The Cater Street Hangman - Anne Perry [57]
“What’s a toffken?” She felt her father would be furious if he knew of this extraordinary conversation, but it was a world which appalled her too much to turn her back on it. She was fascinated as a child is by a scab that he must keep picking at.
“A swell house, like maybe you lives in.” He seemed to bear her no resentment, but rather to find her the more interesting for it.
“I don’t think we have a great deal worth taking,” she said honestly. “What happened to you then?”
“Well, come the time I got too big, of course. But before that, he got caught and I never seen him again. But he’d taught me a lot o’ things, like how to use all ’is tools, how to do a spot of star glazing—”
“Star gazing?” she said incredulously.
He burst out with rich, dry laughter.
“Bless you. You are a caution. Star glazing. Look.” He got off his seat and went to the window. “Say you wanted to get through that piece of glass. Well, you lean up against it,” he demonstrated. “Put your knife here, near the edge, and press hard but gentle, till the glass cracks. Not so hard it falls out, mind. Then you put brown paper plaster over it so it all sticks, and presto—you can pull the glass out without a whole lot o’ noise.
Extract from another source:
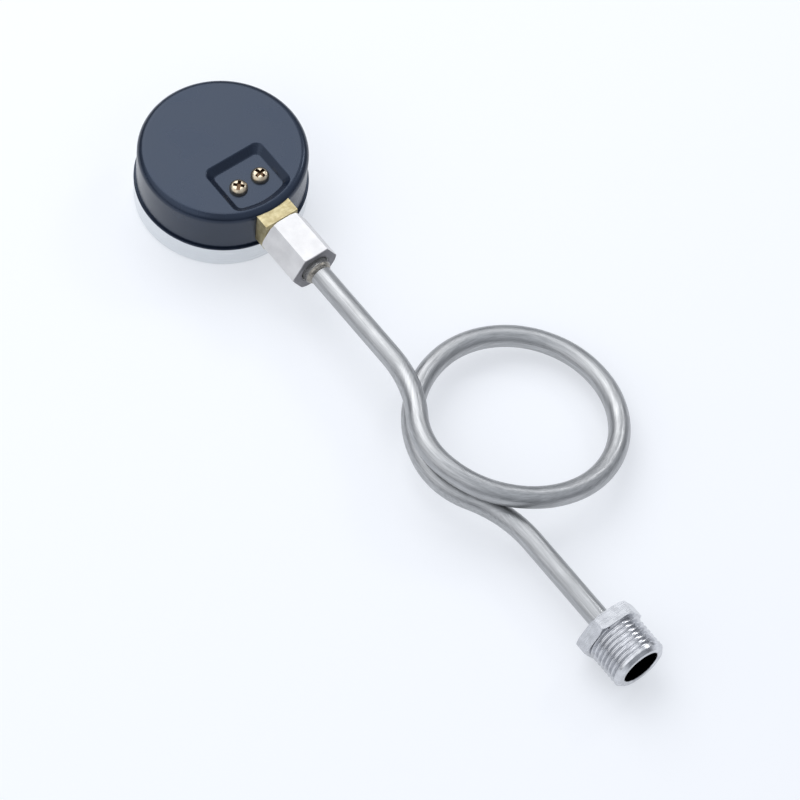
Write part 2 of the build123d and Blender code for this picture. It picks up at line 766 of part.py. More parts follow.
mesh_angle = sector_direction + 180
with BuildPart() as sector_gear:
    sector_plane = Plane(
        (gauge_x + sector_x, gauge_y + sector_y, face_z + sector_height),
        x_dir=(cos(radians(mesh_angle)), sin(radians(mesh_angle)), 0), z_dir=(0, 0, 1),
    )
    tooth_step = 360 / sector_teeth
    before = round((sector_cut_teeth - 1) / 2 - sector_lead / tooth_step)
    first = -before * tooth_step
    last = first + (sector_cut_teeth - 1) * tooth_step
    fan = ((first + last) / 2, (last - first) / 2 + tooth_step / 2)
    with BuildSketch(sector_plane):
        with BuildLine():
            rim = CenterArc((0, 0), sector_root, fan[0] - fan[1], 2 * fan[1])
            Line((0, 0), rim @ 0)
            Line((0, 0), rim @ 1)
        make_face()
        with BuildLine():
            outer, inner = [
                CenterArc((0, 0), radius, fan[0] - fan[1] + spoke, 2 * (fan[1] - spoke))
                for radius, spoke in zip((sector_root - sector_rim, sector_window), sector_spokes)
            ]
            Line(outer @ 0, inner @ 0)
            Line(outer @ 1, inner @ 1)
        make_face(mode=Mode.SUBTRACT)
        for index in range(sector_cut_teeth):
            with Locations(Location((0, 0), first + index * tooth_step)):
                Polygon(*tooth(pitch_sector, sector_teeth), align=None)
        Circle(sector_hub)
        with Locations(Location((0, 0), tail_angle - mesh_angle)):
            with Locations((tail_length / 2, 0)):
                Rectangle(tail_length, tail_width * 0.8)
            with Locations((tail_length, 0)):
                Circle(tail_width / 2)
                Circle(tail_pin_d / 2 + press_gap, mode=Mode.SUBTRACT)
        Circle(arbor_d / 2 + press_gap, mode=Mode.SUBTRACT)
    extrude(amount=sector_thickness)
save(sector_gear, "sector_gear")

sector_side = Plane(
    (gauge_x + sector_x, gauge_y + sector_y, face_z), x_dir=(1, 0, 0), z_dir=(0, -1, 0)
)
sector_axis = Axis((gauge_x + sector_x, gauge_y + sector_y, face_z), (0, 0, 1))
with BuildPart() as sector_arbor:
    turned(sector_side, sector_axis, (
        (0, front_plate_height + 0.1), (pivot_d / 2, front_plate_height + 0.1),
        (pivot_d / 2, arbor_low), (arbor_d / 2, arbor_low),
        (arbor_d / 2, sector_height + sector_thickness),
        (arbor_d / 2 + collar_step, sector_height + sector_thickness),
        (arbor_d / 2 + collar_step, sector_height + sector_thickness + collar_step),
        (arbor_d / 2, sector_height + sector_thickness + collar_step),
        (arbor_d / 2, arbor_high), (pivot_d / 2, arbor_high),
        (pivot_d / 2, back_plate_height + back_plate_thickness - 0.1),
        (0, back_plate_height + back_plate_thickness - 0.1),
    ))
save(sector_arbor, "sector_arbor")

with BuildPart() as tail_pin:
    with BuildSketch(level(sector_height)):
        with Locations((tail_pin_x, tail_pin_y)):
            Circle(tail_pin_d / 2)
    extrude(amount=link_height + link_thickness + 0.1 - sector_height)
    with BuildSketch(level(link_height + link_thickness + 0.1)):
        with Locations((tail_pin_x, tail_pin_y)):
            Circle(tail_pin_d / 2 + 0.35)
    extrude(amount=0.3)
save(tail_pin, "tail_pin")

# ---------------------------------------------------------------- hairspring
with BuildPart() as hairspring:
    with BuildSketch(level(spring_height)):
        with BuildLine():
            for half_turn in range(2 * spring_turns):
                upper = half_turn % 2 == 0
                centre = -spring_pitch / 4 if upper else spring_pitch / 4
                radius = spring_inner + spring_pitch / 2 * half_turn + spring_pitch / 4
                CenterArc((centre, 0), radius, 0 if upper else 180, 180)
        trace(line_width=spring_strip)
    extrude(amount=spring_width)
save(hairspring, "hairspring")

with BuildPart() as hairspring_collet:
    with BuildSketch(level(spring_height - 0.2)):
        Circle(collet_d / 2)
        Circle(arbor_d / 2 + press_gap, mode=Mode.SUBTRACT)
    extrude(amount=arbor_high - spring_height)
save(hairspring_collet, "hairspring_collet")

with BuildPart() as hairspring_stud:
    with BuildSketch(level(spring_height - 0.2)):
        with Locations((spring_inner + spring_pitch * spring_turns + stud_d / 2 + 0.1, 0)):
            Circle(stud_d / 2)
    extrude(amount=back_plate_height - spring_height + 0.2)
save(hairspring_stud, "hairspring_stud")

# ---------------------------------------------------------------- dial and pointer
zero = radians(pointer_zero)
needle_half = 0.55          # width of the needle over the stop pin
stop_aside = needle_half + stop_pin_d / 2 + 0.1
stop_x = stop_pin_radius * cos(zero) + stop_aside * sin(zero)
stop_y = stop_pin_radius * sin(zero) - stop_aside * cos(zero)

with BuildPart() as dial:
    with BuildSketch(level(dial_height)):
        Circle(dial_radius)
        Circle(pointer_arbor_d / 2 + 1.2, mode=Mode.SUBTRACT)
        with Locations(*dial_screw_spots):
            Circle(dial_screw_d / 2 + screw_clearance, mode=Mode.SUBTRACT)
        with Locations((stop_x, stop_y)):
            Circle(stop_pin_d / 2 + fit_gap, mode=Mode.SUBTRACT)
    extrude(amount=dial_thickness)
save(dial, "dial")

with BuildPart() as stop_pin:
    with BuildSketch(level(pointer_height - 0.3)):
        with Locations((stop_x, stop_y)):
            Circle(stop_pin_d / 2)
    extrude(amount=dial_height + dial_thickness - pointer_height + 0.3)
save(stop_pin, "stop_pin")

dial_back = dial_height + dial_thickness
for number, spot in enumerate(dial_screw_spots, start=1):
    with BuildPart() as dial_spacer:
        with BuildSketch(level(dial_back)):
            with Locations(spot):
                Circle(dial_spacer_d / 2)
                Circle(dial_screw_d / 2 + screw_clearance, mode=Mode.SUBTRACT)
        extrude(amount=front_plate_height - dial_back)
    save(dial_spacer, f"dial_spacer_{number}")
    with BuildPart() as dial_screw:
        with BuildSketch(level(dial_height)):
            with Locations(spot):
                Circle(dial_screw_head_d / 2)
        extrude(amount=-dial_screw_head_height)
        with BuildSketch(level(dial_height)):
            with Locations(spot):
                Circle(dial_screw_d / 2)
        extrude(amount=plates_inside - dial_height)
        with BuildSketch(level(dial_height - dial_screw_head_height)):
            with Locations(spot):
                Rectangle(dial_screw_head_d + 1, slot_width)
        extrude(amount=slot_depth, mode=Mode.SUBTRACT)
    save(dial_screw, f"dial_screw_{number}")

pointer_plane = Plane(
    (gauge_x, gauge_y, face_z + pointer_height), x_dir=(cos(zero), sin(zero), 0), z_dir=(0, 0, 1)
)
hub_neck = pointer_arbor_d / 2 + 0.5
with BuildPart() as pointer:
    with BuildSketch(pointer_plane):
        with BuildLine():
            Polyline(
                (0, 1.5), (-pointer_tail, 1.3), (-pointer_tail, -1.3), (0, -1.5),
                (stop_pin_radius, -needle_half), (pointer_length, -0.12),
                (pointer_length, 0.12), (stop_pin_radius, needle_half), close=True,
            )
        make_face()
        Circle(pointer_hub_d / 2 + 0.6)
        Circle(hub_neck + fit_gap, mode=Mode.SUBTRACT)
    extrude(amount=pointer_thickness)
save(pointer, "pointer")

with BuildPart() as pointer_hub:
    turned(gauge_side, gauge_axis, (
        (pointer_arbor_d / 2 + press_gap, pointer_height - 0.3),
        (hub_neck, pointer_height - 0.3), (hub_neck, pointer_height + pointer_thickness),
        (pointer_hub_d / 2, pointer_height + pointer_thickness),
        (pointer_hub_d / 2, dial_height - 0.3), (pointer_arbor_d / 2 + press_gap, dial_height - 0.3),
    ))
save(pointer_hub, "pointer_hub")
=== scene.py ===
"""Dress the pressure gauge and its coil siphon, light them and set the camera."""
import json
import logging
import math
from collections.abc import Callable
from dataclasses import dataclass, field
from enum import Enum

import bmesh
import bpy
from mathutils import Matrix, Vector

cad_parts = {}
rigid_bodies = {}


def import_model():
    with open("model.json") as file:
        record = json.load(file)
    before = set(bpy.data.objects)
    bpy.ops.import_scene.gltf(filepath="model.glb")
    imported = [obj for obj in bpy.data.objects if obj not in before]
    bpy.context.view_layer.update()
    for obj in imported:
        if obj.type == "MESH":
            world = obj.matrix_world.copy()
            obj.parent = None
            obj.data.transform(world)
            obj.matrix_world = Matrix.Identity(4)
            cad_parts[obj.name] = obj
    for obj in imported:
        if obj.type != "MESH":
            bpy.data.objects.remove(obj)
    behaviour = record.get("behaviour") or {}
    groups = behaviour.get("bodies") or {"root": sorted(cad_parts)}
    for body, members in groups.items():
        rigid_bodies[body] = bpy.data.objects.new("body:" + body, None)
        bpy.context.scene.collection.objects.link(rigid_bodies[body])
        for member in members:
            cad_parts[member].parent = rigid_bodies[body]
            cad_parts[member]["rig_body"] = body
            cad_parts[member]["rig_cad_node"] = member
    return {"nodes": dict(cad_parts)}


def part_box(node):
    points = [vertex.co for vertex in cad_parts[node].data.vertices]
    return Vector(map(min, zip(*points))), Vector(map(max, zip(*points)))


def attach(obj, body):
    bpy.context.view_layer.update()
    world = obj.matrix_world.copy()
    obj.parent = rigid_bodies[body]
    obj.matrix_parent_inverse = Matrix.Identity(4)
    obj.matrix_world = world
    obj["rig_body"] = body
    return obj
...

Put your hand in and undo the latch.” He looked back at her in obvious triumph.
“I see. Didn’t you ever get caught?”
“Of course I did! But you expects that, don’t you, occasional like?”
“You didn’t consider taking—a—a—regular job?” She did not want to say an honest job. For some incomprehensible reason, she did not want to hurt his feelings.
“I’d got a ready-made team, ’adn’t I? Got me tools, a good crow, the ’andsomest canary in London, and a good fence as lived in a flash house, nice and comfortable for us, and a few dolly-shops if we hit hard times. What else did I need? What did I want to go and break me back for in some factory or sweatshop for a few pence a day?”
“What are the birds for?”
“Birds?” his face puckered up. “What birds?”
“The crow and the canary?”
He chuckled in genuine delight.
“Oh, I do like talking to you, Miss. You’re a refreshment, you are. A crow is either a quack, a medical man, or in this case, a feller what stands around and gives the warning if anyone comes along as is dangerous, like a jack, or the crushers, or whatever. And a canary is the one who brings your tools for you. If you’ve got any class, you don’t bring your own tools. You goes to the place, takes a good look around, and then your canary brings them when all’s clear. She’s usually a woman. Works better that way. And Bessie was as ’andsome as a summer day, she was.”
“What happened to her?”
“Died of cholera, she did, in ’sixty, the year before the American war. Poor Bessie.”
“How old was she?”
“Eighteen, same as me.”
Younger than Emily, younger than Lily Mitchell. She had lived in the slums, been a carrier of burglar’s tools, and died of disease at age eighteen. It was an existence which mocked Charlotte’s tidy life, with its small difficulties. The only big thing that had ever happened to her was her love of Dominic, and Lily’s death. Everything else was comfortable. Have we mended all the linen? Shall we preserve peaches or apricots? Is the fishmonger’s bill too high? What shall I wear to the party on Friday? Do I really have to be civil to the vicar? And all the while there were people like this funny little man here fighting just to eat. And some of them lost: the smallest and the weakest, the most easily frightened.
“I’m sorry,” was all she could say.
He looked at her closely. “You’re a funny creature,” he said at last.